At first, her family did not approve of her. They did not understand her path so distant from popular music.
"It's 1997 and I want everyone to know what I want to share, I don't have the necessary instruments, but this is my music and I hope you like it," she says in her first homemade demos.
Given her talent, others demanded she should sing pop, a genre that was on the rise in Mexico. However, as she said during an interview with Coolt magazine during her recent tour of Spain, “I didn't want to go down that road. I found it more challenging to compose a three-page rap lyric than a short half-page pop song.”
During her career, Niña Dioz has collaborated with the big names of her genre: El Chojin, Tote King, Cartel de Santa, Sonidero Nacional and Molotov, among others. The Mexican is known for her particular mix of genres, as she dares to fuse hip-hop with punk and rock.

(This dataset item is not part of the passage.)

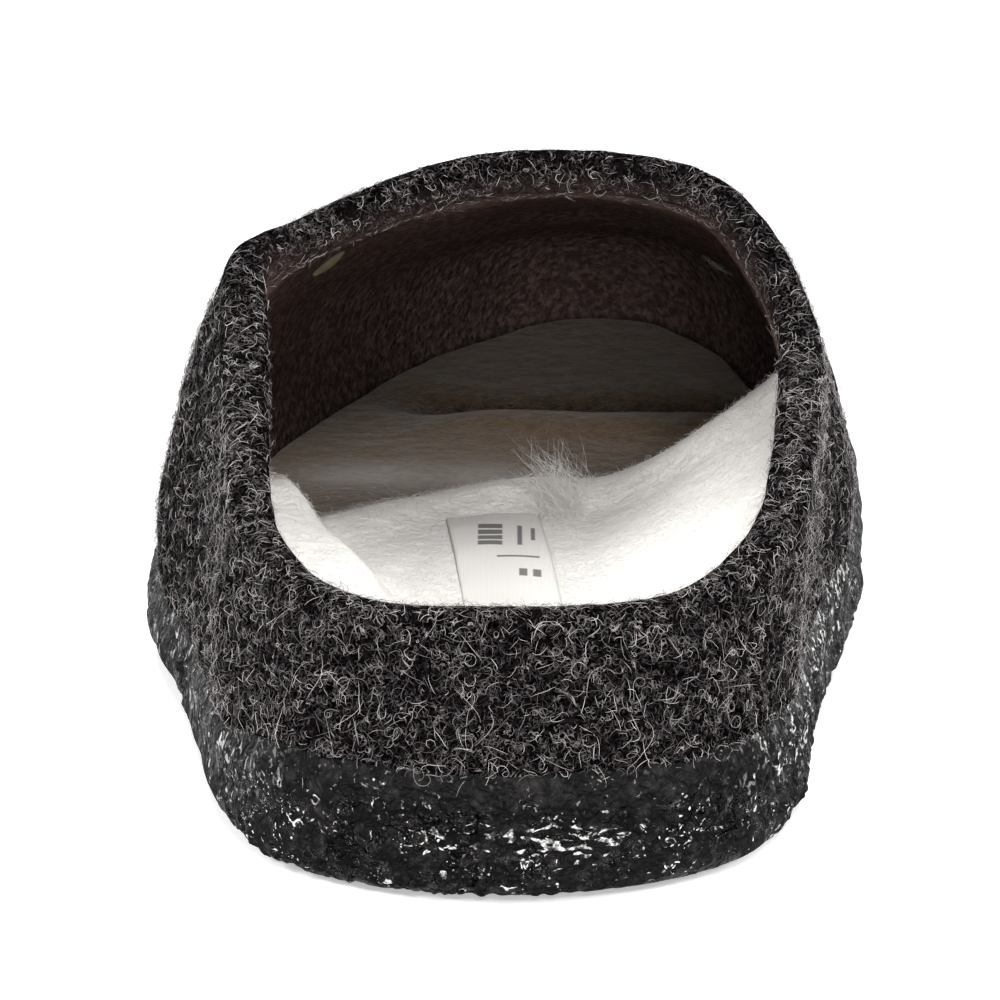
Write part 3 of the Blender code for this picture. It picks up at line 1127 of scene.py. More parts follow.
@dataclass(frozen=True)
class FibreField:
    """A crowd of curling fibres as one joined mesh of thin three-sided tubes that taper to both ends.

    A fibre's heading turns by its own curl as it runs, so it draws arcs and loops in the surface's plane,
    while its height over the surface follows a low arch or rises to a free tip.
    """

    name: str
    count: int
    length: tuple[float, float]
    radius: float
    curl: float
    arch: float
    free: float
    rings: int
    seed: int
    tones: Triple = (0.0, 1.0, 3.2)
    few_tall: float = 3.0
    lean: Triple = (0.0, 0.0, 0.0)
    facing: float = 1.0

    def paths(self, base: Array, normal: Array, along: Array, random: np.random.Generator) -> Array:
        """The fibres' centre lines.

        Args:
            base: Where each fibre stands.
            normal: The surface's normal there.
            along: A direction in the surface there.
            random: The source of random numbers.

        Returns:
            Fibres by rings by x, y and z.
        """
        number = len(base)
        share = np.linspace(0.0, 1.0, self.rings)[None, :]
        length = random.uniform(*self.length, (number, 1)) * random.uniform(0.6, 1.0, (number, 1))
        step = length / (self.rings - 1)
        bend = random.normal(0.0, self.curl, (number, 1)) * (1.0 + 0.9 * np.sin(
            random.uniform(0, 2 * np.pi, (number, 1)) + share * random.uniform(2, 6, (number, 1))
        ))
        heading = random.uniform(0, 2 * np.pi, (number, 1)) + np.cumsum(bend * step, axis=1)
        run = np.cumsum(np.cos(heading) * step, axis=1)
        drift = np.cumsum(np.sin(heading) * step, axis=1)
        arch = self.arch * random.uniform(0.1, 1.0, (number, 1)) * np.sin(np.pi * share) ** 0.8
        turns = random.uniform(0, 2 * np.pi, (number, 1)) + share * random.uniform(4, 9, (number, 1))
        arch = arch * (1.0 + 0.5 * np.sin(turns))
        rising = self.free * random.uniform(0.0, 1.0, (number, 1)) ** self.few_tall * share**1.6
        height = arch + rising - 0.5 * self.radius
        aside = rising[:, :, None] * np.array(self.lean)
        side = np.cross(normal, along)
        return (
            base[:, None, :]
            + along[:, None, :] * (run - run.mean(axis=1, keepdims=True))[:, :, None]
            + side[:, None, :] * (drift - drift.mean(axis=1, keepdims=True))[:, :, None]
            + normal[:, None, :] * height[:, :, None]
            + aside
        )

    def build(self, base: Array, normal: Array, along: Array) -> Piece:
        """Grow the fibres and join them.

        Args:
            base: Where each fibre stands.
            normal: The surface's normal there.
            along: A direction in the surface there.

        Returns:
            The piece.
        """
        random = np.random.default_rng(self.seed)
        lines = self.paths(base, normal, along, random)
        forward = unit(np.gradient(lines, axis=1))
        side = unit(np.cross(forward, normal[:, None, :] + 1e-4))
        over = np.cross(forward, side)
        share = np.linspace(0.0, 1.0, self.rings)
        taper = (0.25 + 0.75 * np.sin(np.pi * np.clip(share, 0.03, 0.97)) ** 0.5)[None, :, None, None]
        thick = random.uniform(0.7, 1.25, (len(base), 1, 1, 1)) * self.radius * taper
        turns = np.array([0.0, 2 * np.pi / 3, 4 * np.pi / 3])[None, None, :, None]
        around = side[:, :, None, :] * np.cos(turns) + over[:, :, None, :] * np.sin(turns)
        points = lines[:, :, None, :] + around * thick
        first = np.arange(len(base))[:, None, None] * self.rings * 3
        ring = np.arange(self.rings - 1)[None, :, None] * 3
        corner = np.arange(3)[None, None, :]
        after = (corner + 1) % 3
        low = first + ring
        sides = [low + corner, low + after, low + 3 + after, low + 3 + corner]
        walls = np.stack(sides, axis=-1).reshape(-1, 4)
        start = (np.arange(len(base)) * self.rings * 3)[:, None]
        end = start + (self.rings - 1) * 3
        caps = [start + np.array([2, 1, 0, 0]), end + np.array([0, 1, 2, 2])]
        piece = make_piece(self.name, points, np.concatenate([walls, *caps]))
        low_tone, high_tone, power = self.tones
        tone = low_tone + (high_tone - low_tone) * random.uniform(0, 1, len(base)) ** power
        set_tone(piece, "tone", np.repeat(tone, self.rings * 3))
        return piece

    def cover(self, grid: Array, weight: Array, seed: int, slot: str, finish: bpy.types.Material) -> None:
        """Grow the fibres on a grid and dress them.

        Args:
            grid: Rows by ribs by x, y and z.
            weight: Rows by ribs, how much a place is favoured.
            seed: The source of the places.
            slot: Not used.
            finish: The fibres' material.
        """
        place, normal, along = scatter(grid, weight, self.count, seed)
        piece = self.build(place, normal * self.facing, along)
        piece.data.materials.append(finish)
        mount(piece)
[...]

In 2008, she signed a contract with the sportswear brand Nike, and she was the only artist to represent her country at the Olympic Games in Beijing. Later, she achieved fame in the U.S. after performing at festivals in New York and Austin. DJ Concept magazine defined her as the best hip-hop artist of the moment. In 2014, she left everything to move to Los Angeles, where she combined her musical passion with other jobs to make ends meet.
In 2021, she released her latest album Amor locura & otros vicios, where she collaborated with several Hispanic female rappers and focused on the strength that characterizes Mexican women. That is what she talks about in the song “Mezcla,” where she denounces the widespread sexism in her country. Despite her love for her land and people, she always wanted to fly away, and thought of Monterrey as a cage. She needed to “get out and be free."
In her lyrics, personal experiences stand out, as well as conflicts and tragedies from her hometown. Between 2009 and 2014, Monterrey was involved in a wave of violence. Upon returning to her country, several of her friends disappeared, her cousin was killed in front of her aunt, and she witnessed a man hanged on a bridge.
"All of that inspired me to talk about these issues," she acknowledged.
“Everything that at first was an obstacle to advancing in the industry, like being queer, a rapper and a woman, is now my greatest strength. The most important thing is to be true to yourself,” she concluded.